Write out the whole listing word for word.

[Begin DATASET RECORDS]

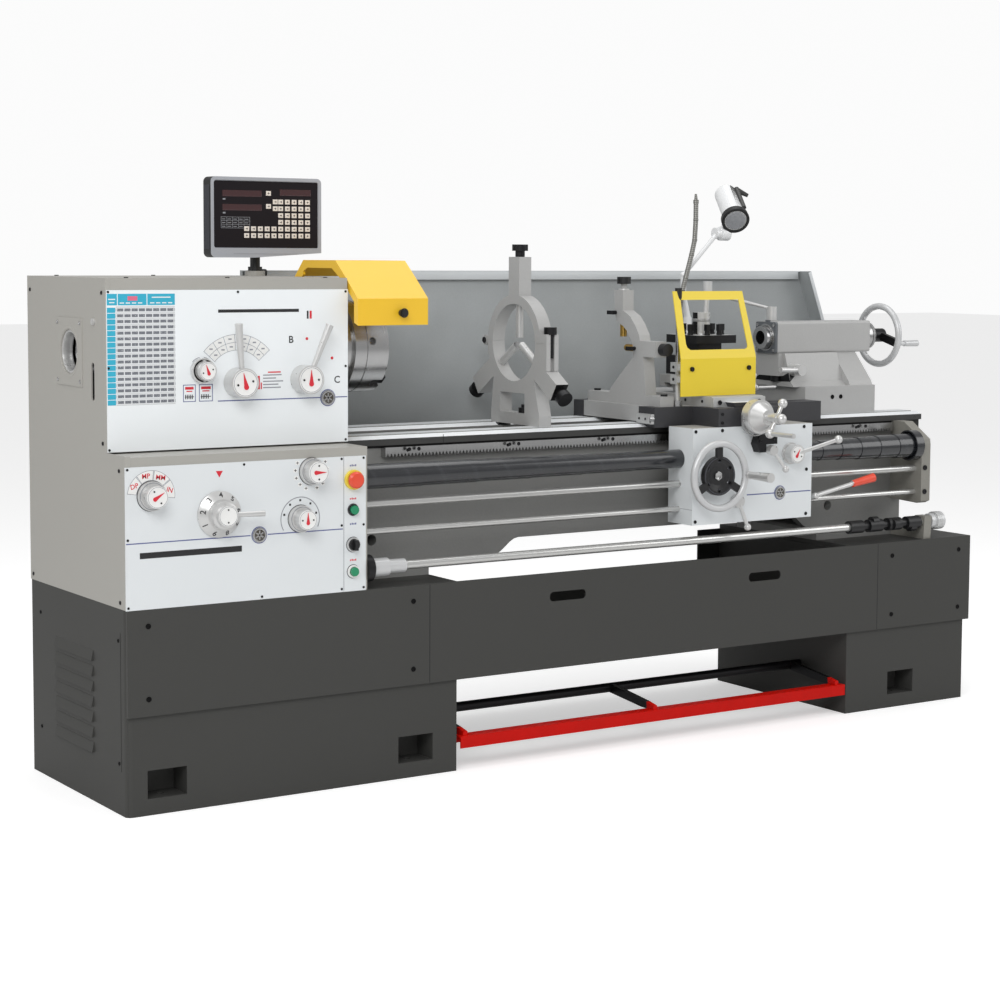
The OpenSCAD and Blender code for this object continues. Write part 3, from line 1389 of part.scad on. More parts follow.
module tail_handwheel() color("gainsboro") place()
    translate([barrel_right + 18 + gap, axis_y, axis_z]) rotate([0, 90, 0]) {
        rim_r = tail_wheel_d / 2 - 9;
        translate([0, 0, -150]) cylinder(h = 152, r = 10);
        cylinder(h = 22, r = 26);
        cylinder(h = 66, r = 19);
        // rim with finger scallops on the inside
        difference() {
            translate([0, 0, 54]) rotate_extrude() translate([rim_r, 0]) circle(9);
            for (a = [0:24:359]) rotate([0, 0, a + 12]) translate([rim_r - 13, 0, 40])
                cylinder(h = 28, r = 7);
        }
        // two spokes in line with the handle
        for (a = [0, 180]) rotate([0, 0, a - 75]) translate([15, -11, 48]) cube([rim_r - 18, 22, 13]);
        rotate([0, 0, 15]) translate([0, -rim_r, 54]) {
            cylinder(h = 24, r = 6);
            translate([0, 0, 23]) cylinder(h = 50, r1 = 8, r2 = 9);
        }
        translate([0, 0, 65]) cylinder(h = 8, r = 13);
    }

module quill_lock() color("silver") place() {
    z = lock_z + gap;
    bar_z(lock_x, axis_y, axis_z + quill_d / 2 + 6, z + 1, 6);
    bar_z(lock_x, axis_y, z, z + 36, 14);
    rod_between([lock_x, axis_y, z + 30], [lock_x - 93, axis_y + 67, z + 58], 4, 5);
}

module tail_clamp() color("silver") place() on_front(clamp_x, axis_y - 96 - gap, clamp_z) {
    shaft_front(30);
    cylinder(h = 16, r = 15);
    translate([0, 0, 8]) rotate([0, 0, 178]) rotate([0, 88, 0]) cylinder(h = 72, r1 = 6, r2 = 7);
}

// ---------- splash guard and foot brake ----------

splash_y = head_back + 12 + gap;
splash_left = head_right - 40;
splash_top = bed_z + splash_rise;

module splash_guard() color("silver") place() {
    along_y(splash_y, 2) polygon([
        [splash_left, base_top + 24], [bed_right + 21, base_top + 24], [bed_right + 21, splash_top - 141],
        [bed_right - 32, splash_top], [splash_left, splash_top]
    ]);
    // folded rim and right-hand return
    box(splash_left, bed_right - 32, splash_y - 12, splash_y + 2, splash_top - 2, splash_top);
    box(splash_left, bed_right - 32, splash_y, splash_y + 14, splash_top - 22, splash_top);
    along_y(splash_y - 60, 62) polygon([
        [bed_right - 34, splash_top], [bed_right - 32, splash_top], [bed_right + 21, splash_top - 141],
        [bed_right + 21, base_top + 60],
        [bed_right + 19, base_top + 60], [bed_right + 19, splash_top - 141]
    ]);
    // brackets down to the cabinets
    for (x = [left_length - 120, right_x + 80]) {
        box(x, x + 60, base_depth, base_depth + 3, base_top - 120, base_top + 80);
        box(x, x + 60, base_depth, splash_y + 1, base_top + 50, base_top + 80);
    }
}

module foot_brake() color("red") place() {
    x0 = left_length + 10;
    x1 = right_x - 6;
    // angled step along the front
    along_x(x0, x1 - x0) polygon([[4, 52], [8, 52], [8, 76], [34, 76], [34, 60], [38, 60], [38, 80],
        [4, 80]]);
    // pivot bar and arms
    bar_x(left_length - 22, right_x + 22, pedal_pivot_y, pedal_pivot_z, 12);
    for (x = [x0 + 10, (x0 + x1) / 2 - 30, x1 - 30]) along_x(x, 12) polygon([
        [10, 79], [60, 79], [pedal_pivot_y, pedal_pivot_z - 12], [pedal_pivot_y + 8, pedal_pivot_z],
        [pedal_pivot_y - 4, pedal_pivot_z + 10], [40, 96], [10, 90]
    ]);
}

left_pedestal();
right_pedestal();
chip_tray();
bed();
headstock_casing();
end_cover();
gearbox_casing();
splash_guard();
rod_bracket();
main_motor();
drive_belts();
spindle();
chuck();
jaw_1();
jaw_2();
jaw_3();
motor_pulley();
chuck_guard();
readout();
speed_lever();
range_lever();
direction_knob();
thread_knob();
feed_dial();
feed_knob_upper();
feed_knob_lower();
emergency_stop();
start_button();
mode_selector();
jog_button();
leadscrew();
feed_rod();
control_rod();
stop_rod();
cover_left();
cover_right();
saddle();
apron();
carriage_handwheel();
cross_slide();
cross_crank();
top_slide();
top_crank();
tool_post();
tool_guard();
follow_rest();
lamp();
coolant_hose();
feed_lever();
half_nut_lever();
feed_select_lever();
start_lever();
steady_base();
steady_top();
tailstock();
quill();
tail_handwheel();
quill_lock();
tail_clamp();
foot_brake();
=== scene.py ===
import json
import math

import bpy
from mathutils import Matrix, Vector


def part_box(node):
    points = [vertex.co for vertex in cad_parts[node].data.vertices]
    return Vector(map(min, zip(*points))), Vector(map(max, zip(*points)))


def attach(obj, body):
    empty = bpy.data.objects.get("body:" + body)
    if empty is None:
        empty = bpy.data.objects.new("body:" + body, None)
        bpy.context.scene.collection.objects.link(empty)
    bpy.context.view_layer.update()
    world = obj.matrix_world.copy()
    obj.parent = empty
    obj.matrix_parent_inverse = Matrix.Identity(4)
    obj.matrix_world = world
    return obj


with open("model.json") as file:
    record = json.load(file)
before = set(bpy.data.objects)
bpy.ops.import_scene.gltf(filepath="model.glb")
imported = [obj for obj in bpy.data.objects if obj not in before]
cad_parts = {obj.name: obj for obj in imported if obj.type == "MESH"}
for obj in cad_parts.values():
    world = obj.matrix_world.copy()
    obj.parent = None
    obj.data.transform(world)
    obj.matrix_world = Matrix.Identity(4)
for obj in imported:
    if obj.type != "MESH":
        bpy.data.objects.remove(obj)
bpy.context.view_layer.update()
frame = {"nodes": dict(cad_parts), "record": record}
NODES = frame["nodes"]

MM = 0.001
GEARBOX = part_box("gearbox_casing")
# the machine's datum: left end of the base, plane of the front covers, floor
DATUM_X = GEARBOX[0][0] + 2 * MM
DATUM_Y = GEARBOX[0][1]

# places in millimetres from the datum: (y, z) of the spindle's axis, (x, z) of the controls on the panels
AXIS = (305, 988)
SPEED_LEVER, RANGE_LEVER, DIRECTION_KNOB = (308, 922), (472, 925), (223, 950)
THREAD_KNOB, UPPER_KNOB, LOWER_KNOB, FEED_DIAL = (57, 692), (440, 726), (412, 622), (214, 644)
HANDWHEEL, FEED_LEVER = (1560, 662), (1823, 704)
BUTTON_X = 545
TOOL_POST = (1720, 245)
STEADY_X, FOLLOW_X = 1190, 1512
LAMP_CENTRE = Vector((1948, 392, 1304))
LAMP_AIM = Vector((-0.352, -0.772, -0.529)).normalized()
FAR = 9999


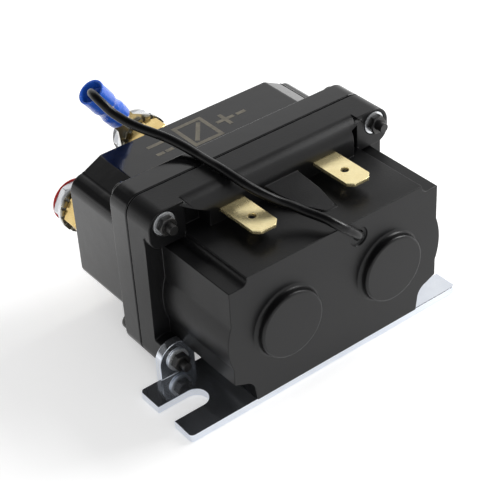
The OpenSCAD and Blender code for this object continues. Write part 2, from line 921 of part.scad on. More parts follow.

[End DATASET RECORDS]

# EXPECTED ANSWER
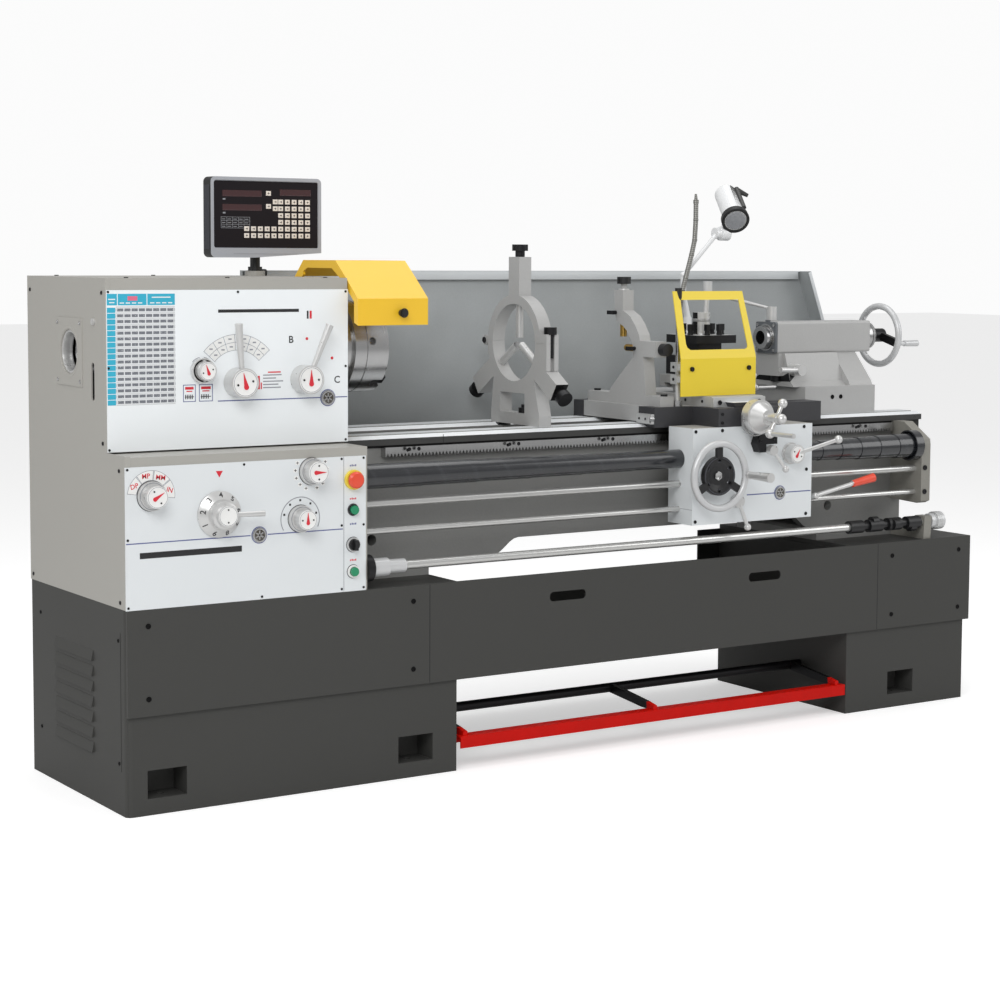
The OpenSCAD and Blender code for this object continues. Write part 3, from line 1389 of part.scad on. More parts follow.
module tail_handwheel() color("gainsboro") place()
    translate([barrel_right + 18 + gap, axis_y, axis_z]) rotate([0, 90, 0]) {
        rim_r = tail_wheel_d / 2 - 9;
        translate([0, 0, -150]) cylinder(h = 152, r = 10);
        cylinder(h = 22, r = 26);
        cylinder(h = 66, r = 19);
        // rim with finger scallops on the inside
        difference() {
            translate([0, 0, 54]) rotate_extrude() translate([rim_r, 0]) circle(9);
            for (a = [0:24:359]) rotate([0, 0, a + 12]) translate([rim_r - 13, 0, 40])
                cylinder(h = 28, r = 7);
        }
        // two spokes in line with the handle
        for (a = [0, 180]) rotate([0, 0, a - 75]) translate([15, -11, 48]) cube([rim_r - 18, 22, 13]);
        rotate([0, 0, 15]) translate([0, -rim_r, 54]) {
            cylinder(h = 24, r = 6);
            translate([0, 0, 23]) cylinder(h = 50, r1 = 8, r2 = 9);
        }
        translate([0, 0, 65]) cylinder(h = 8, r = 13);
    }

module quill_lock() color("silver") place() {
    z = lock_z + gap;
    bar_z(lock_x, axis_y, axis_z + quill_d / 2 + 6, z + 1, 6);
    bar_z(lock_x, axis_y, z, z + 36, 14);
    rod_between([lock_x, axis_y, z + 30], [lock_x - 93, axis_y + 67, z + 58], 4, 5);
}

module tail_clamp() color("silver") place() on_front(clamp_x, axis_y - 96 - gap, clamp_z) {
    shaft_front(30);
    cylinder(h = 16, r = 15);
    translate([0, 0, 8]) rotate([0, 0, 178]) rotate([0, 88, 0]) cylinder(h = 72, r1 = 6, r2 = 7);
}

// ---------- splash guard and foot brake ----------

splash_y = head_back + 12 + gap;
splash_left = head_right - 40;
splash_top = bed_z + splash_rise;

module splash_guard() color("silver") place() {
    along_y(splash_y, 2) polygon([
        [splash_left, base_top + 24], [bed_right + 21, base_top + 24], [bed_right + 21, splash_top - 141],
        [bed_right - 32, splash_top], [splash_left, splash_top]
    ]);
    // folded rim and right-hand return
    box(splash_left, bed_right - 32, splash_y - 12, splash_y + 2, splash_top - 2, splash_top);
    box(splash_left, bed_right - 32, splash_y, splash_y + 14, splash_top - 22, splash_top);
    along_y(splash_y - 60, 62) polygon([
        [bed_right - 34, splash_top], [bed_right - 32, splash_top], [bed_right + 21, splash_top - 141],
        [bed_right + 21, base_top + 60],
        [bed_right + 19, base_top + 60], [bed_right + 19, splash_top - 141]
    ]);
    // brackets down to the cabinets
    for (x = [left_length - 120, right_x + 80]) {
        box(x, x + 60, base_depth, base_depth + 3, base_top - 120, base_top + 80);
        box(x, x + 60, base_depth, splash_y + 1, base_top + 50, base_top + 80);
    }
}

module foot_brake() color("red") place() {
    x0 = left_length + 10;
    x1 = right_x - 6;
    // angled step along the front
    along_x(x0, x1 - x0) polygon([[4, 52], [8, 52], [8, 76], [34, 76], [34, 60], [38, 60], [38, 80],
        [4, 80]]);
    // pivot bar and arms
    bar_x(left_length - 22, right_x + 22, pedal_pivot_y, pedal_pivot_z, 12);
    for (x = [x0 + 10, (x0 + x1) / 2 - 30, x1 - 30]) along_x(x, 12) polygon([
        [10, 79], [60, 79], [pedal_pivot_y, pedal_pivot_z - 12], [pedal_pivot_y + 8, pedal_pivot_z],
        [pedal_pivot_y - 4, pedal_pivot_z + 10], [40, 96], [10, 90]
    ]);
}

left_pedestal();
right_pedestal();
chip_tray();
bed();
headstock_casing();
end_cover();
gearbox_casing();
splash_guard();
rod_bracket();
main_motor();
drive_belts();
spindle();
chuck();
jaw_1();
jaw_2();
jaw_3();
motor_pulley();
chuck_guard();
readout();
speed_lever();
range_lever();
direction_knob();
thread_knob();
feed_dial();
feed_knob_upper();
feed_knob_lower();
emergency_stop();
start_button();
mode_selector();
jog_button();
leadscrew();
feed_rod();
control_rod();
stop_rod();
cover_left();
cover_right();
saddle();
apron();
carriage_handwheel();
cross_slide();
cross_crank();
top_slide();
top_crank();
tool_post();
tool_guard();
follow_rest();
lamp();
coolant_hose();
feed_lever();
half_nut_lever();
feed_select_lever();
start_lever();
steady_base();
steady_top();
tailstock();
quill();
tail_handwheel();
quill_lock();
tail_clamp();
foot_brake();
=== scene.py ===
import json
import math

import bpy
from mathutils import Matrix, Vector


def part_box(node):
    points = [vertex.co for vertex in cad_parts[node].data.vertices]
    return Vector(map(min, zip(*points))), Vector(map(max, zip(*points)))


def attach(obj, body):
    empty = bpy.data.objects.get("body:" + body)
    if empty is None:
        empty = bpy.data.objects.new("body:" + body, None)
        bpy.context.scene.collection.objects.link(empty)
    bpy.context.view_layer.update()
    world = obj.matrix_world.copy()
    obj.parent = empty
    obj.matrix_parent_inverse = Matrix.Identity(4)
    obj.matrix_world = world
    return obj


with open("model.json") as file:
    record = json.load(file)
before = set(bpy.data.objects)
bpy.ops.import_scene.gltf(filepath="model.glb")
imported = [obj for obj in bpy.data.objects if obj not in before]
cad_parts = {obj.name: obj for obj in imported if obj.type == "MESH"}
for obj in cad_parts.values():
    world = obj.matrix_world.copy()
    obj.parent = None
    obj.data.transform(world)
    obj.matrix_world = Matrix.Identity(4)
for obj in imported:
    if obj.type != "MESH":
        bpy.data.objects.remove(obj)
bpy.context.view_layer.update()
frame = {"nodes": dict(cad_parts), "record": record}
NODES = frame["nodes"]

MM = 0.001
GEARBOX = part_box("gearbox_casing")
# the machine's datum: left end of the base, plane of the front covers, floor
DATUM_X = GEARBOX[0][0] + 2 * MM
DATUM_Y = GEARBOX[0][1]

# places in millimetres from the datum: (y, z) of the spindle's axis, (x, z) of the controls on the panels
AXIS = (305, 988)
SPEED_LEVER, RANGE_LEVER, DIRECTION_KNOB = (308, 922), (472, 925), (223, 950)
THREAD_KNOB, UPPER_KNOB, LOWER_KNOB, FEED_DIAL = (57, 692), (440, 726), (412, 622), (214, 644)
HANDWHEEL, FEED_LEVER = (1560, 662), (1823, 704)
BUTTON_X = 545
TOOL_POST = (1720, 245)
STEADY_X, FOLLOW_X = 1190, 1512
LAMP_CENTRE = Vector((1948, 392, 1304))
LAMP_AIM = Vector((-0.352, -0.772, -0.529)).normalized()
FAR = 9999


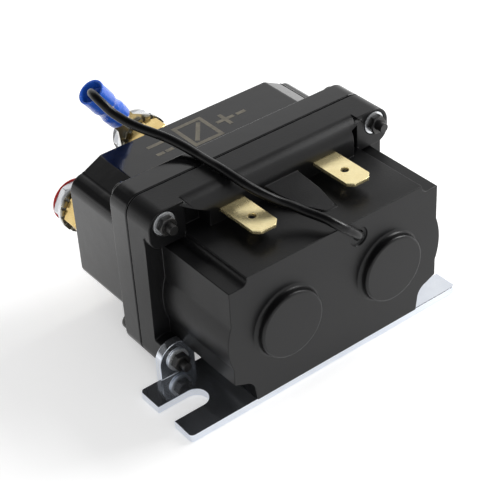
The OpenSCAD and Blender code for this object continues. Write part 2, from line 921 of part.scad on. More parts follow.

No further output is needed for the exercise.